Elle était enceinte de jumelles, à terme. L’accouchement avait commencé à la maison et l’affaire se compliquait. Les deux bébés étaient vivants quand leur maman est arrivée inconsciente aux Urgences de l’hôpital.
L’argent demandé pour la prise en charge n’était pas là. Les médecins et les infirmières avaient refusé de l’assister, malgré l’extrême urgence de la situation.
La maman étant ensuite déclarée morte, il fallait de toute urgence extraire les jumelles. Malgré la tentative désespérée de la petite sœur de Monique pour sauver les petites, elles sont décédées malgré leur extraction du ventre de leur mère, toujours sans aucune assistance médicale devant la porte fermée de l’établissement.
La petite sœur de Monique est en ce moment en garde à vue en raison de son “acte chirurgical illégal”. Et pourtant le contexte camerounais d’une structure hospitalière intensément catastrophique et d’un système sanitaire abandonnant les citoyens camerounais globalement à leur sort est le seul responsable de la mort de Monique et de ses enfants.
Force est de constater que, malgré l’extrême richesse du sous-sol camerounais, malgré les milliards issus de contrats conclus par le gouvernement avec des partenaires commerciaux internationaux, malgré les immenses ressources humaines et intellectuelles que compte le pays, Paul Biya (83 ans), au pouvoir depuis 1982, n’est pas capable de garantir les droits humains les plus élémentaires du citoyen camerounais.
Pendant que les dignitaires et autres “nantis” du régime se font soigner en Europe à tout moment, cette femme et ses deux enfants se sont vus violer en un instant leur droit fondamental à l’égalité en droits, et notamment leur droit à la vie.

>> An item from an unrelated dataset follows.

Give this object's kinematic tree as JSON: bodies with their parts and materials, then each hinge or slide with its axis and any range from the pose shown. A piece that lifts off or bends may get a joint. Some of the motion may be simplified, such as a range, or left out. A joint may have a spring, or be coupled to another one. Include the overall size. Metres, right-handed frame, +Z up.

À une gouvernance assise sur une corruption à outrance et une culture du détournement de fonds publics massifs, s’ajoute une impunité omnipotente et complètement déshumanisante.
L’intolérable est devenue une norme qu’on ne questionne plus, renforcé par le sempiternel populaire “on va faire comment”, qui justifie l’absorption généralisée de l’inacceptable.
Le Directeur de l’Hôpital Laquintinie dirige quoi en fin de compte? Et que dire du traitement réservé au serment d’Hippocrate par un personnel médical en toute connaissance de cause, qui dit entre autre au médecin fraîchement diplômé “je m’abstiendrai de tout mal et de toute injustice”?
Et le ministre de la santé, qu’a-t-il à dire de la situation inacceptable du refus de patients, particulièrement en danger de mort, par les médecins et les directeurs d’hôpitaux camerounais?
Qu’en dira finalement le Premier ministre et le Chef de l’État himself?
Trouvera-t-on un bouc-émissaire en la personne de la petite sœur de Monique Koumaté qui n’a cherché qu’à réparer, sans succès, la faute médicale d’inassistance de personne en danger?
Et la société civile camerounaise, tant intérieure qu’extérieure, quel sera son poids si d’aventure des actions conscensuelles et convainquantes sont posées ces prochains jours?
Si une fois encore rien ne bouge à la tête de l’État camerounais et dans les hiérarchies médicales et administratives des individus responsables de la mort de Monique Koumaté et de ses jumelles, ce ne sera qu’une victoire de plus à la gloire de l’impunité qui étouffe le peuple camerounais comme un boa constrictor.
En somme, la mal-gouvernance et le non-respect des droits fondamentaux d’une population et son abandon, au seul profit du pillage des caisses de l’État, comme cela se passe au Cameroun et ailleurs, n’est ni plus ni moins un crime contre l’humanité.
Les circonstances de la mort de Monique Koumaté et de ses jumelles sont en outre une démonstration parmi des milliers d’autres, de la persécution et la guerre à basse intensité que livre le gouvernement du Cameroun à chaque individu sur sol camerounais, à travers notamment la violation systématique des droits fondamentaux de la personne humaine.